▸ Task description
Write out exactly the lines of the entries below from the one holding "The FreeCAD and" to the one holding "tray: The tray.", inclusive, and leave out all other lines.

▸ Data to use
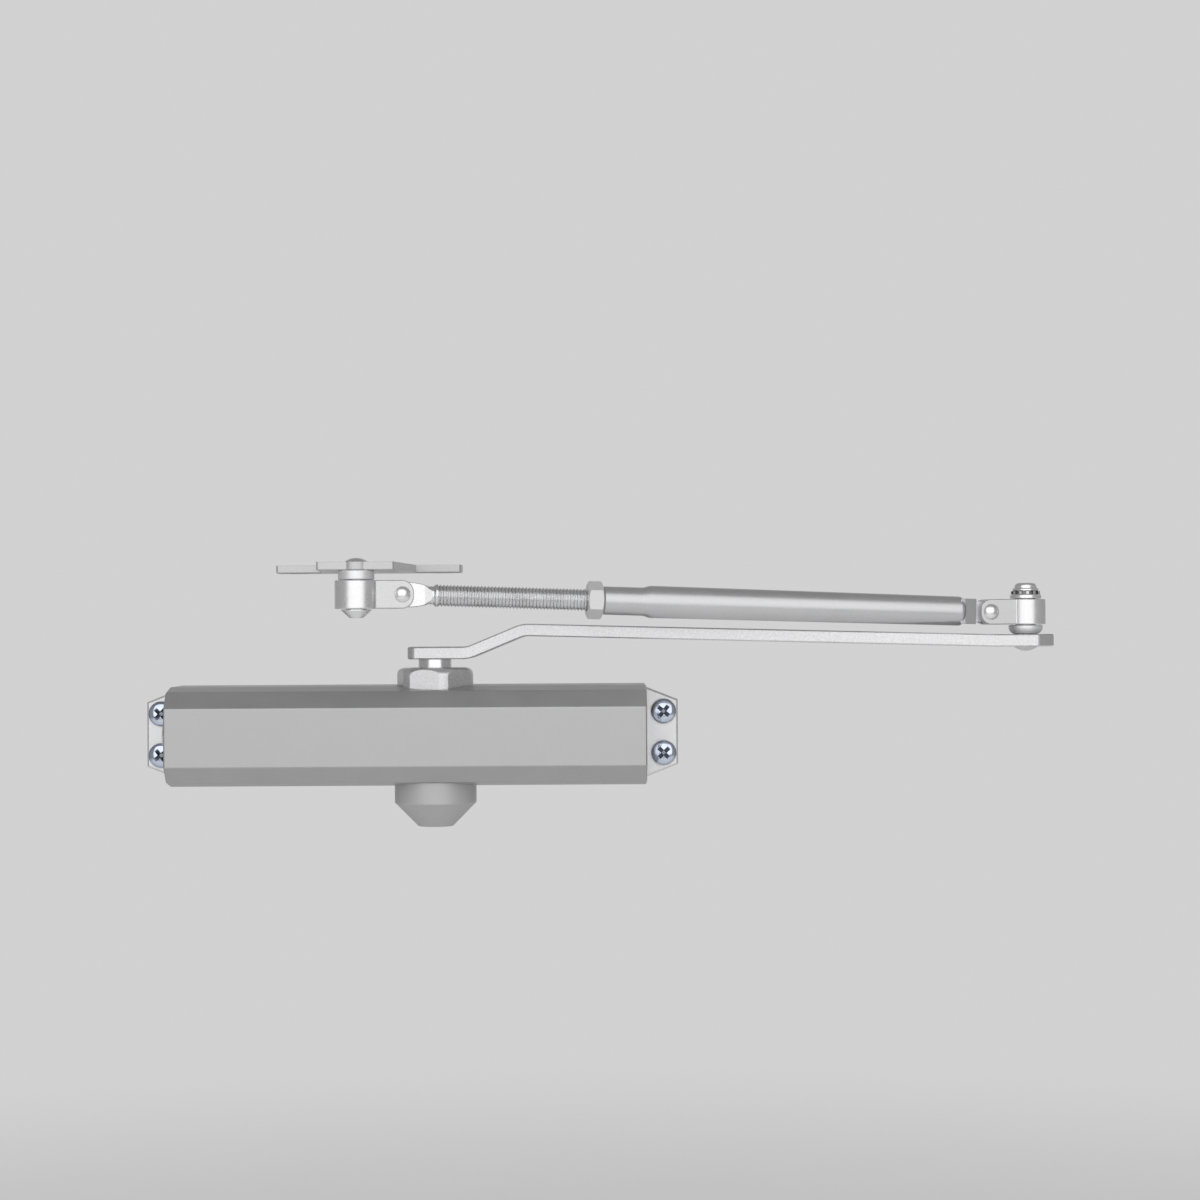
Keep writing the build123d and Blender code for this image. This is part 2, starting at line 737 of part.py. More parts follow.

==

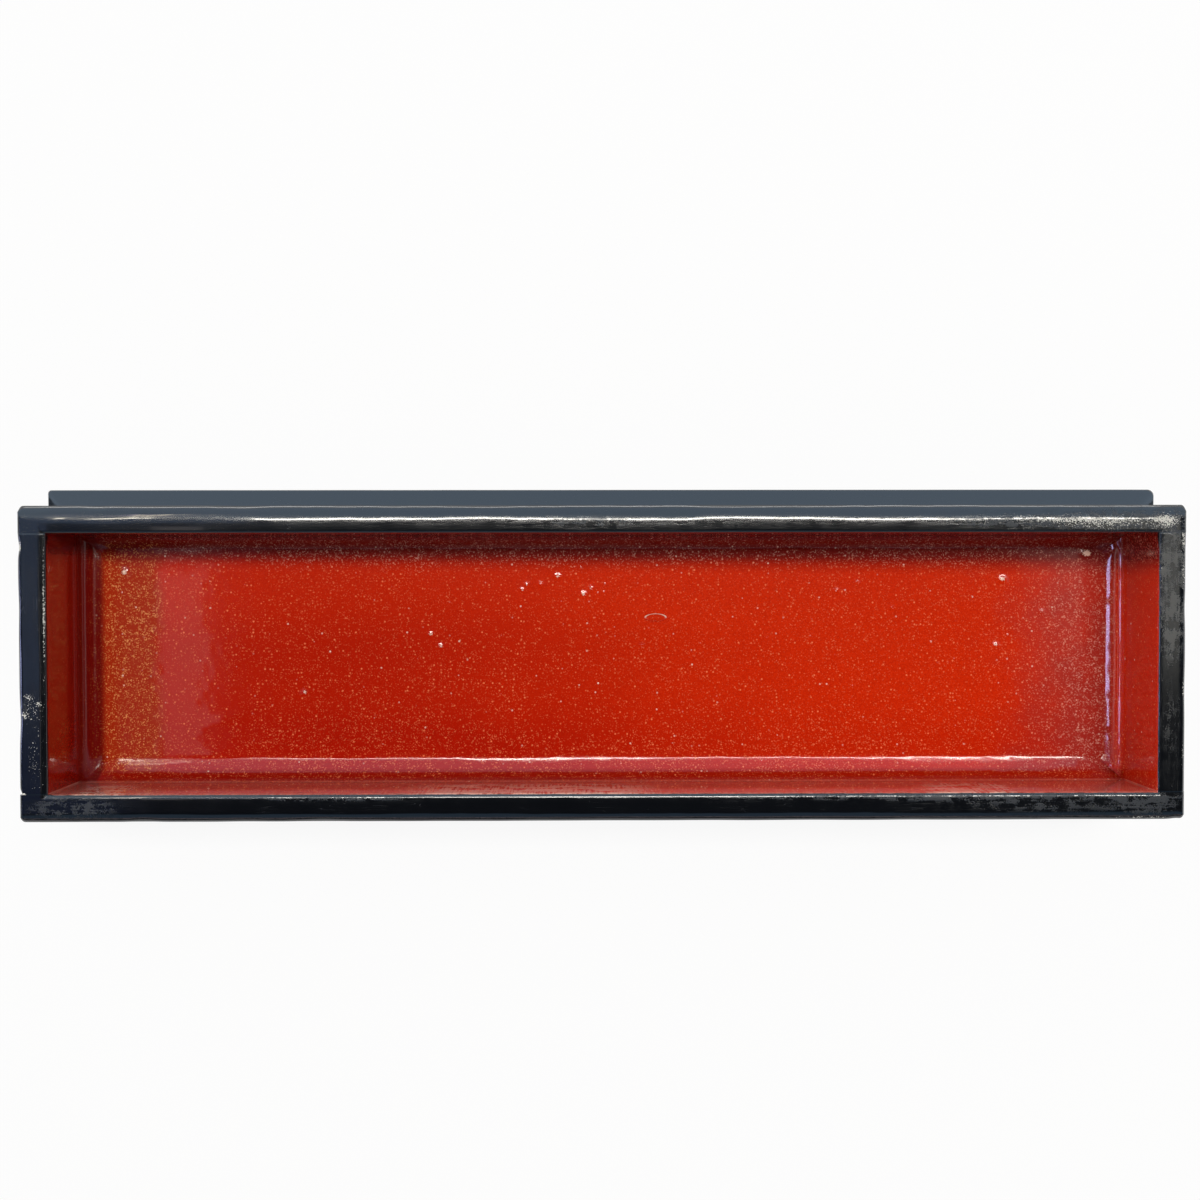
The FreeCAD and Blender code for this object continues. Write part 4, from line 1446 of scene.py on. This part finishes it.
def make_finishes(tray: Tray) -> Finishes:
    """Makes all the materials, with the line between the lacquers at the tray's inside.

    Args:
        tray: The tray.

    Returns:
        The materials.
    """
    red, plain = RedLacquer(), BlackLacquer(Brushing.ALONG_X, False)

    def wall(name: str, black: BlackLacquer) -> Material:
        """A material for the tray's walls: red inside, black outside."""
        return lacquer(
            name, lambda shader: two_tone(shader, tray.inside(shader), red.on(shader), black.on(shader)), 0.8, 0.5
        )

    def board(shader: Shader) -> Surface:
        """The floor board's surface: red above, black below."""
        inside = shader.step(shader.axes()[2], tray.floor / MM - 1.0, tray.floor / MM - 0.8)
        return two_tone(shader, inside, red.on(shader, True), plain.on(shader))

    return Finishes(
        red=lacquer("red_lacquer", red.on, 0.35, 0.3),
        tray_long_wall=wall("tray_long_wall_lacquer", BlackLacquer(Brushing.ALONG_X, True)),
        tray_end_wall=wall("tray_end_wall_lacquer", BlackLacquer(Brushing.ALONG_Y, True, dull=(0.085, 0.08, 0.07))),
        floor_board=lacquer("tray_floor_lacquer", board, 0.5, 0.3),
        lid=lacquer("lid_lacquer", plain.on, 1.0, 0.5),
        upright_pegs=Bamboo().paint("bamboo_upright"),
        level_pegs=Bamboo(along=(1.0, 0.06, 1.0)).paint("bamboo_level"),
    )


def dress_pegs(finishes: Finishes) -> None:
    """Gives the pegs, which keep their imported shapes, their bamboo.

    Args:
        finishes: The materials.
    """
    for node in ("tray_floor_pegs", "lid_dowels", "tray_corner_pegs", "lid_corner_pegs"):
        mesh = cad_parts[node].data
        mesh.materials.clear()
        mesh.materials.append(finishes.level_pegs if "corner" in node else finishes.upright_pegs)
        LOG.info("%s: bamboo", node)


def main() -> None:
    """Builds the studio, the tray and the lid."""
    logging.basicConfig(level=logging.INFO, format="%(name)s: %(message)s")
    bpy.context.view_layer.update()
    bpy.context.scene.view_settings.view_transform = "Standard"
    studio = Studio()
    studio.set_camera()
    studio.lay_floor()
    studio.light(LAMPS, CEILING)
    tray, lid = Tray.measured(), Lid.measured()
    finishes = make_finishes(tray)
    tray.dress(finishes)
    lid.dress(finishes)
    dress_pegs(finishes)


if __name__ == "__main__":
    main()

▸ Response
The FreeCAD and Blender code for this object continues. Write part 4, from line 1446 of scene.py on. This part finishes it.
def make_finishes(tray: Tray) -> Finishes:
    """Makes all the materials, with the line between the lacquers at the tray's inside.

    Args:
        tray: The tray.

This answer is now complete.